For evidence of this, there's an est. +35mil influx of population from 2010 -
2020. If we assume that ~25mil of the influx will be working in 2020, then we
have a much more modest ~8.4% growth (from the 2.1mil cited), not the
infographic implied +75%.

But that isn't the whole story. There's buggy-whip industry syndrome (ie,
negative growth industries): In the next 8 years there will jobs lost to
automation; eg., bank tellers yielding to online banking, toll road operators
yielding to fast-pay devices, you may even see driver-less taxis by 2020. Many
of those people will be forced to change industry.

Since those negative number industries have to be accounted for, just looking
at the influx of population is erroneous when considering potential positive
influx. Also, the median age is set to increase, so that has to be accounted
for as it implies that a larger percentage of people will be of working age.

Napkin math is going to get you in trouble when dealing with this kind of
stuff since those things are much harder to estimate, but the 2.1mil cited
accounting for 5% of jobs may be a much more reasonable assessment; or it may
be 15%, but it's not 75%.

Don't get me wrong, I like the color scheme: nice fonts, good layout; I just
find the lensing of the data to be manipulative.
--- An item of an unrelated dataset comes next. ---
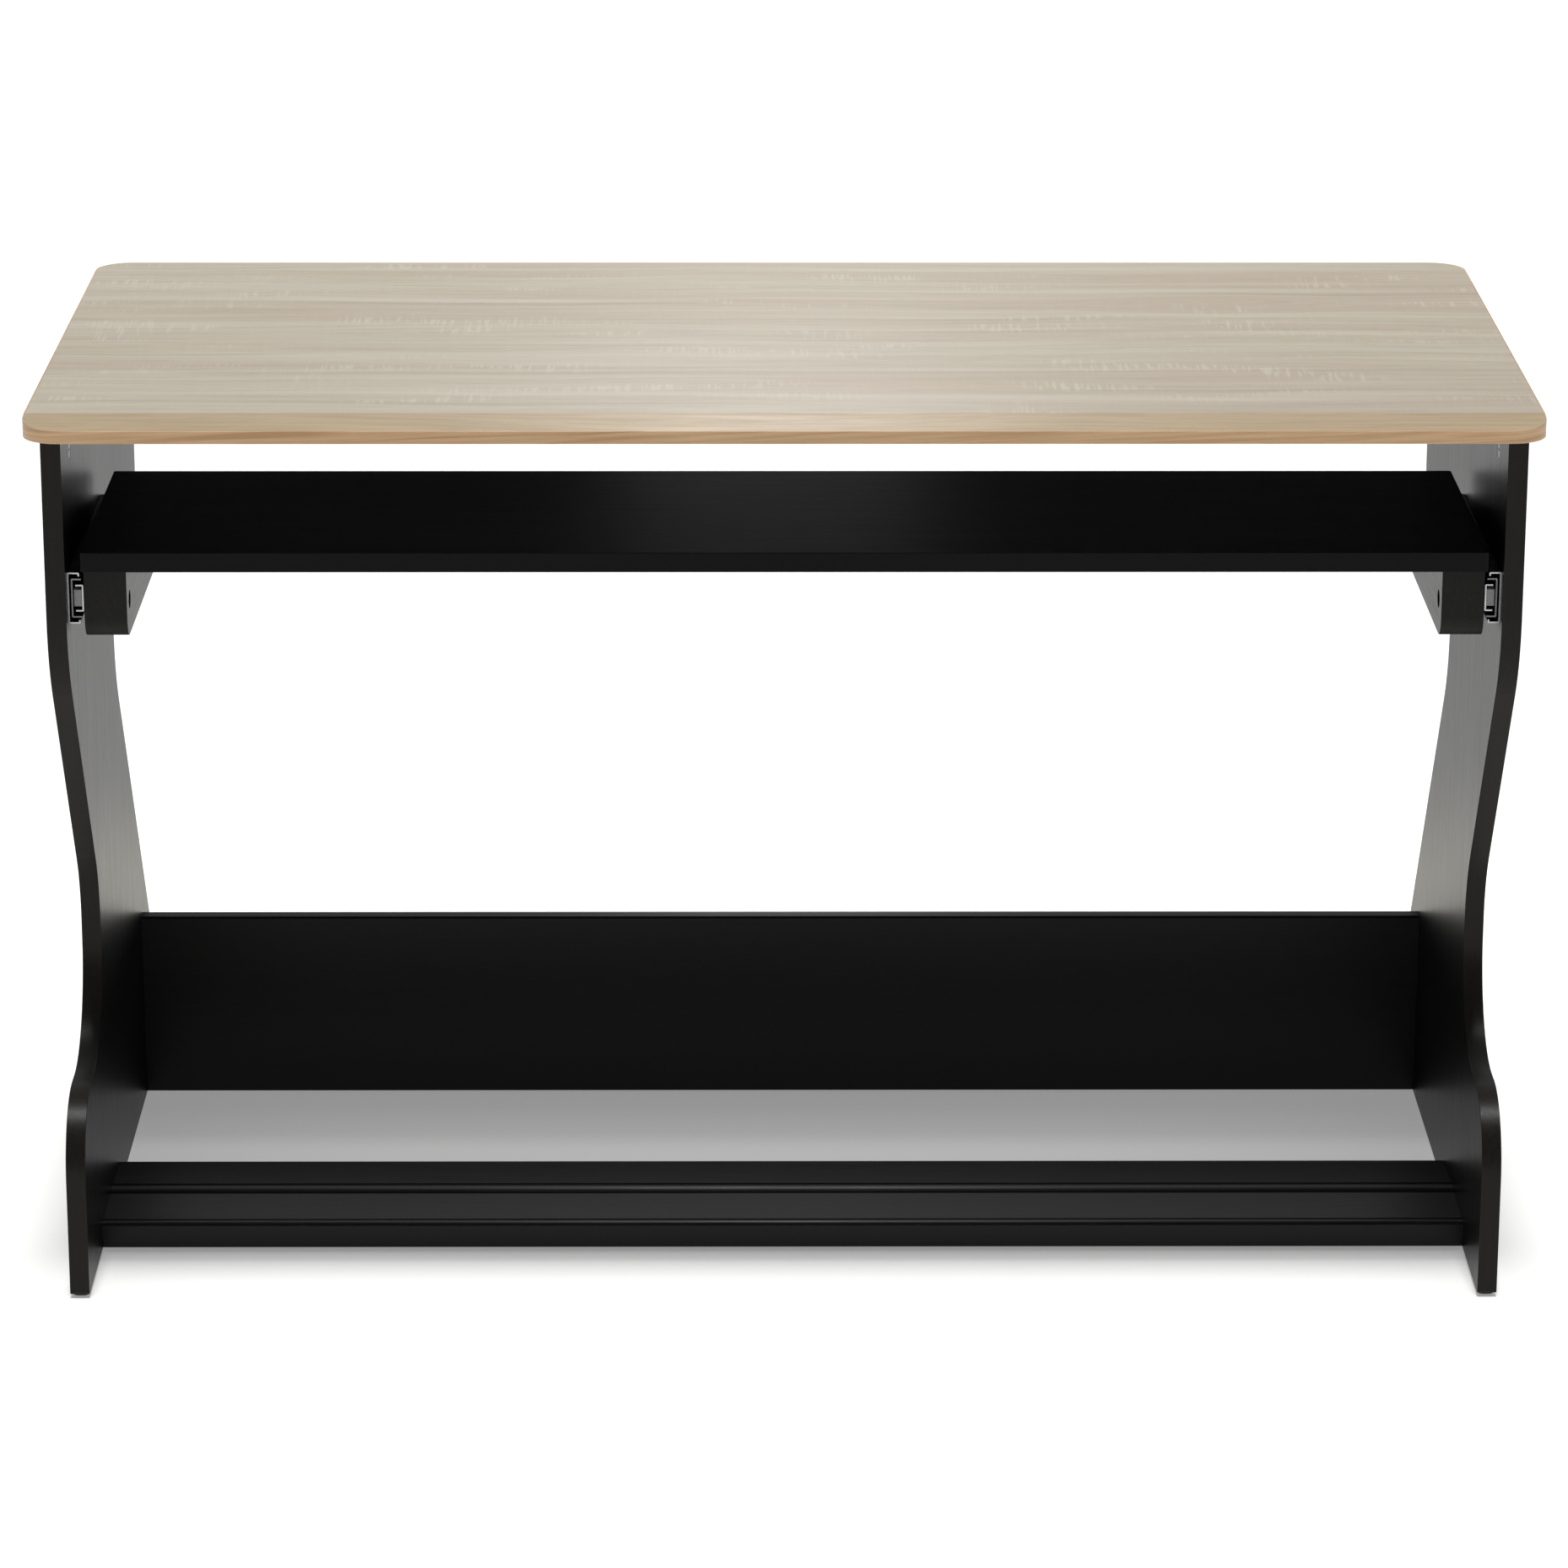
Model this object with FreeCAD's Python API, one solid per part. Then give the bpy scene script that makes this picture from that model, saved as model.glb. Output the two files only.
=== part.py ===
import FreeCAD, Part
import math
import os

# Computer desk with a sliding keyboard tray, in millimetres.
# X runs to the user's right, Y runs from the front edge to the rear edge, Z is up.
# The origin is on the floor under the middle of the desktop.

# Driving dimensions ---------------------------------------------------------
DESK_WIDTH = 1200.0
DESK_DEPTH = 600.0
DESK_HEIGHT = 740.0

# Boards
BOARD = 16.0
BAND = 0.8
TOP_BAND = 1.0
BAND_EDGE = 0.4
TOP_CORNER_RADIUS = 30.0
TOP_BEVEL_DEPTH = 38.0
TOP_BEVEL_DROP = 5.8
TOP_SIDE_OVERHANG = 14.0

# Side panels: an upper flange, a slanted leg and a long foot
PANEL_SETBACK = 20.0
PANEL_REAR_GAP = 44.0
FOOT_SETBACK = 10.0
FOOT_REAR_GAP = 20.0
FOOT_HEIGHT = 163.0
FLANGE_HEIGHT = 184.0
FRONT_STRAIGHT = 185.0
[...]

When you have bad stats you have bad conclusions, a misinformed public, and
bad public policy. That can't be good.

Besides, claiming a more honest figure of 1/10 of new jobs will be elderly
care related doesn't detract from the message of industry's significant growth
- it's still a really substantial slice of the pie.

------
wookietrader
Elderly care and health will actually spawn a lot of tech jobs as well. As
druiid said, robotics is one field. But tech is basically all over health
nowadays as well.

So yes, there will be plenty of jobs in tech.

------
truebecomefalse
How is this trash on the front page?

------
baltcode
What are these Satellite Telocom jobs, and how do you get them? Are these like
VLSI design, Spread Spectrum coding, and antenna design, or is there some
other layer that is supposed to be where the jobs growth is? If I search
"Satellite Telecommunications" on any jobs site, it doesn't show that many
jobs, and most of them seem to be defense related that require clearance.

------
druiid
Japan has found out pretty much the same thing. With a huge aging population
and not enough people to care for them they have/are encountering this issue
sooner than the US has (mostly).

One of the interesting answers to the problem for the Japanese has been to
work toward mechanized solutions to many problems that might otherwise have
been performed by additional workers. If any of them are actually reasonable I
think has yet to be seen. I do know that on a nearly daily basis I see some
new robot meant to care for or interact with the elderly population. It's kind
of an interesting development and oddly seems to have pushed for more
expressive and capable robots.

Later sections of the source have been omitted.